We had a great time, but it somehow felt like a great time with a piece missing.

We eased Janey back into our regular life by stopping on the way home at a friend's camp (camp in the Maine meaning, a summer house) on a lake.  We had a great boat ride and Janey had time to run around in the beautiful yard.  Then the long drive home, and re-entry.  That was a little tough.  Janey ran through all the things she most likes to do at home quickly---some iPad time, a video, asking Daddy to cook things, ordering us to snuggle her on the bed, some YouTube---and then it seemed to hit her and she melted down some.  She was tired and I am sure she was missing camp.

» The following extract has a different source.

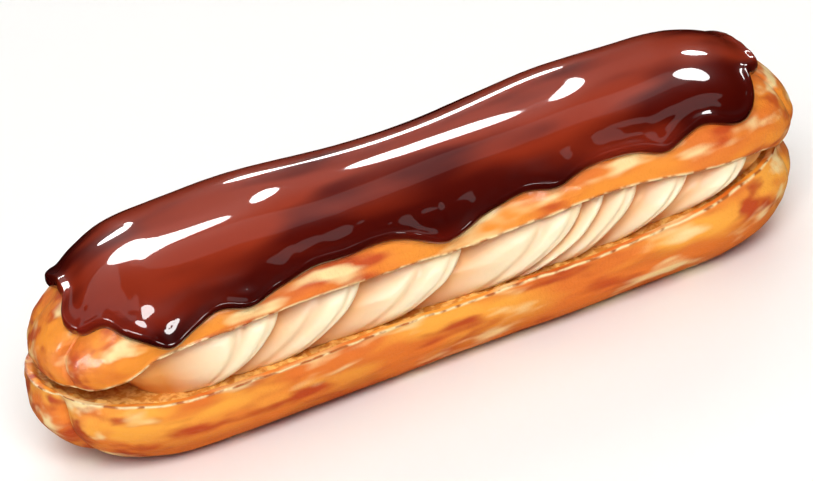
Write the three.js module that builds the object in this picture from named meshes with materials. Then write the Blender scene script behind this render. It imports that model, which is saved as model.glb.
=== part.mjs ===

What did I learn from this week?  I learned Janey can thrive away from me.  I learned I need to find a way to get more sleep, because sleeping through the night felt amazing.  I learned I have to find more ways for Janey to be active physically.  I learned that there are many incredible people out there who give of their own time for families like ours.  I learned, as I keep learning in life, that our children are their own people.  They like different things than we do.  They truly do deserve, and enjoy, a life that is at times apart from us.  But I also learned that our family doesn't feel complete without Janey.  She is part of us.  At times, when Janey is very tough, it has felt like she has somehow taken away the family life we were supposed to have, but I know now that our family without her isn't our family.  It's a different family.  We need Janey, maybe even more than she needs us.